DATA LINES:
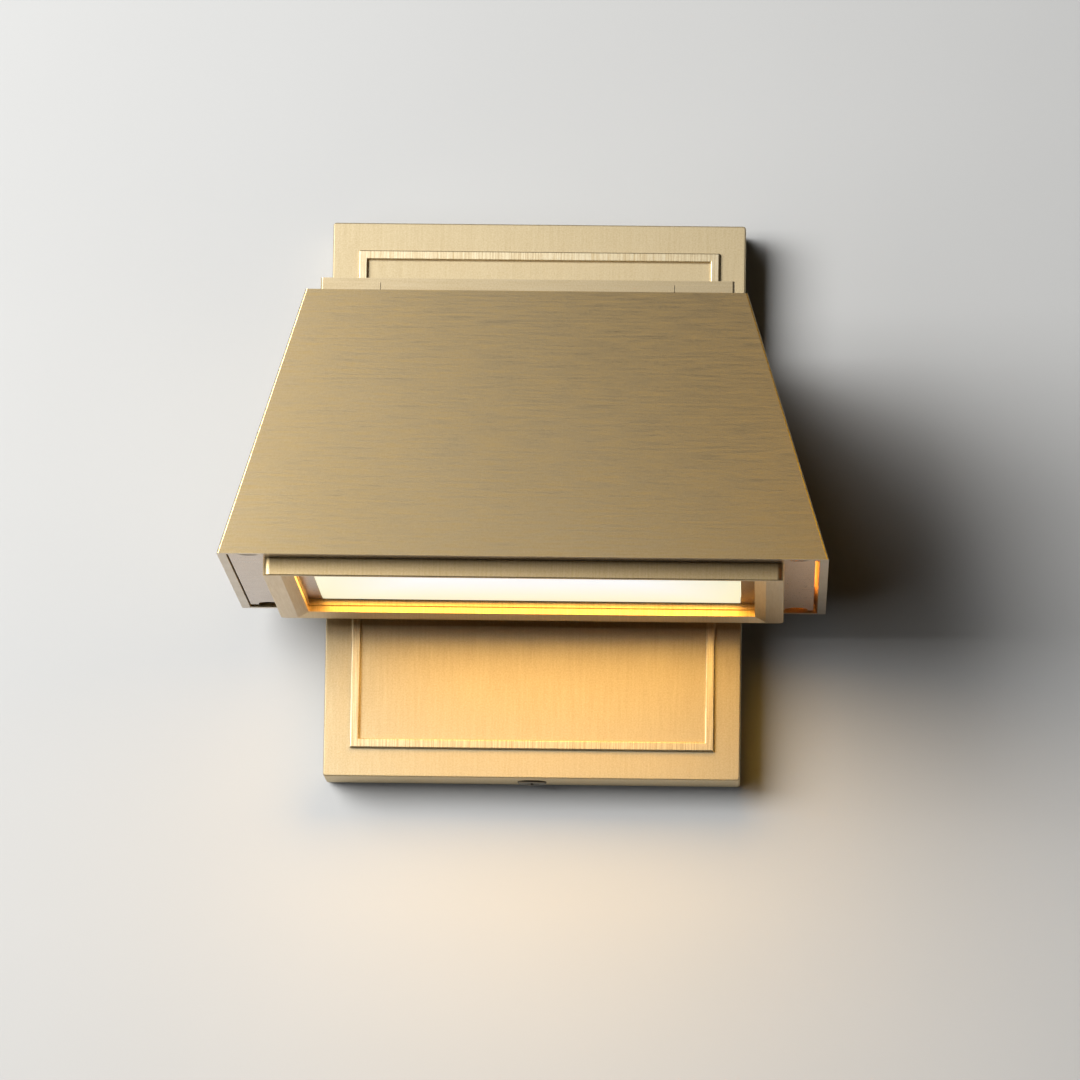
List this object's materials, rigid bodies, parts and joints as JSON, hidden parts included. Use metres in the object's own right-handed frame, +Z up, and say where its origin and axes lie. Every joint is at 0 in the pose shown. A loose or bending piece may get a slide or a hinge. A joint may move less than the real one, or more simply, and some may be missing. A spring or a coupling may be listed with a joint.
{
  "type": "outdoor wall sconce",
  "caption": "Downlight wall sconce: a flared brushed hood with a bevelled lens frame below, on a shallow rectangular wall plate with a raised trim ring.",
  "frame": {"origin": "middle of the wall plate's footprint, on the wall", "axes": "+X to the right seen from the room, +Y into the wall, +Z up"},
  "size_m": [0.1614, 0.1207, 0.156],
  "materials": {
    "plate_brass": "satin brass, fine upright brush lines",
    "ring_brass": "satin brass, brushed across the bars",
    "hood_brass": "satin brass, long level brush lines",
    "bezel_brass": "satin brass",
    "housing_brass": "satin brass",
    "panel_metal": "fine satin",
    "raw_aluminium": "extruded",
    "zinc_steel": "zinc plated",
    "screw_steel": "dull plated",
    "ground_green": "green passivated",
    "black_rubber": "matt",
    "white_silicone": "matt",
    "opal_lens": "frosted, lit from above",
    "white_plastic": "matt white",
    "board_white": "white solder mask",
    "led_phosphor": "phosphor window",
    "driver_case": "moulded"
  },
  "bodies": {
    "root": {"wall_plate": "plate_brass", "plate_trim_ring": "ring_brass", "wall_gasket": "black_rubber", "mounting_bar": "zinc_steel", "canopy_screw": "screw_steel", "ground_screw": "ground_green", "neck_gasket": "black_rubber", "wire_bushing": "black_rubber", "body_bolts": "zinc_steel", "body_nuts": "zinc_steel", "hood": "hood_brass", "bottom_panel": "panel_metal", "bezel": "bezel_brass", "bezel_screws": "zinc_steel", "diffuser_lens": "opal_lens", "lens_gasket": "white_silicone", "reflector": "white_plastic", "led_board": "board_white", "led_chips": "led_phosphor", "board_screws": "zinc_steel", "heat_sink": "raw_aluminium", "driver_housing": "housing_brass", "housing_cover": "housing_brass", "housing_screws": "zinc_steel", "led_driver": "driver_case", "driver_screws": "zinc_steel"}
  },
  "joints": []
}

DESCRIPTION OF THE TASK:
Restate the data above word for word, please.

ANSWER FOR THE TASK:
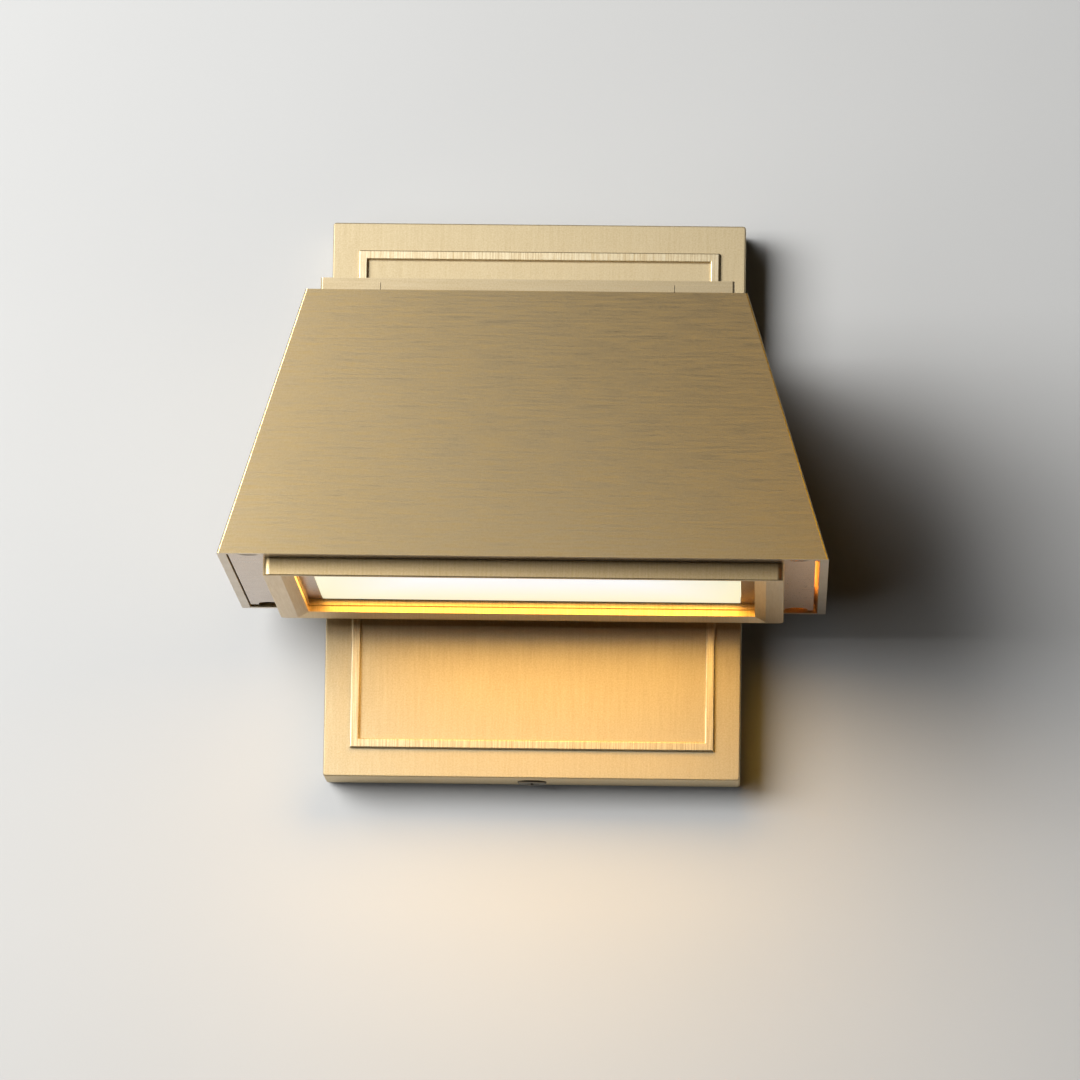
List this object's materials, rigid bodies, parts and joints as JSON, hidden parts included. Use metres in the object's own right-handed frame, +Z up, and say where its origin and axes lie. Every joint is at 0 in the pose shown. A loose or bending piece may get a slide or a hinge. A joint may move less than the real one, or more simply, and some may be missing. A spring or a coupling may be listed with a joint.
{
  "type": "outdoor wall sconce",
  "caption": "Downlight wall sconce: a flared brushed hood with a bevelled lens frame below, on a shallow rectangular wall plate with a raised trim ring.",
  "frame": {"origin": "middle of the wall plate's footprint, on the wall", "axes": "+X to the right seen from the room, +Y into the wall, +Z up"},
  "size_m": [0.1614, 0.1207, 0.156],
  "materials": {
    "plate_brass": "satin brass, fine upright brush lines",
    "ring_brass": "satin brass, brushed across the bars",
    "hood_brass": "satin brass, long level brush lines",
    "bezel_brass": "satin brass",
    "housing_brass": "satin brass",
    "panel_metal": "fine satin",
    "raw_aluminium": "extruded",
    "zinc_steel": "zinc plated",
    "screw_steel": "dull plated",
    "ground_green": "green passivated",
    "black_rubber": "matt",
    "white_silicone": "matt",
    "opal_lens": "frosted, lit from above",
    "white_plastic": "matt white",
    "board_white": "white solder mask",
    "led_phosphor": "phosphor window",
    "driver_case": "moulded"
  },
  "bodies": {
    "root": {"wall_plate": "plate_brass", "plate_trim_ring": "ring_brass", "wall_gasket": "black_rubber", "mounting_bar": "zinc_steel", "canopy_screw": "screw_steel", "ground_screw": "ground_green", "neck_gasket": "black_rubber", "wire_bushing": "black_rubber", "body_bolts": "zinc_steel", "body_nuts": "zinc_steel", "hood": "hood_brass", "bottom_panel": "panel_metal", "bezel": "bezel_brass", "bezel_screws": "zinc_steel", "diffuser_lens": "opal_lens", "lens_gasket": "white_silicone", "reflector": "white_plastic", "led_board": "board_white", "led_chips": "led_phosphor", "board_screws": "zinc_steel", "heat_sink": "raw_aluminium", "driver_housing": "housing_brass", "housing_cover": "housing_brass", "housing_screws": "zinc_steel", "led_driver": "driver_case", "driver_screws": "zinc_steel"}
  },
  "joints": []
}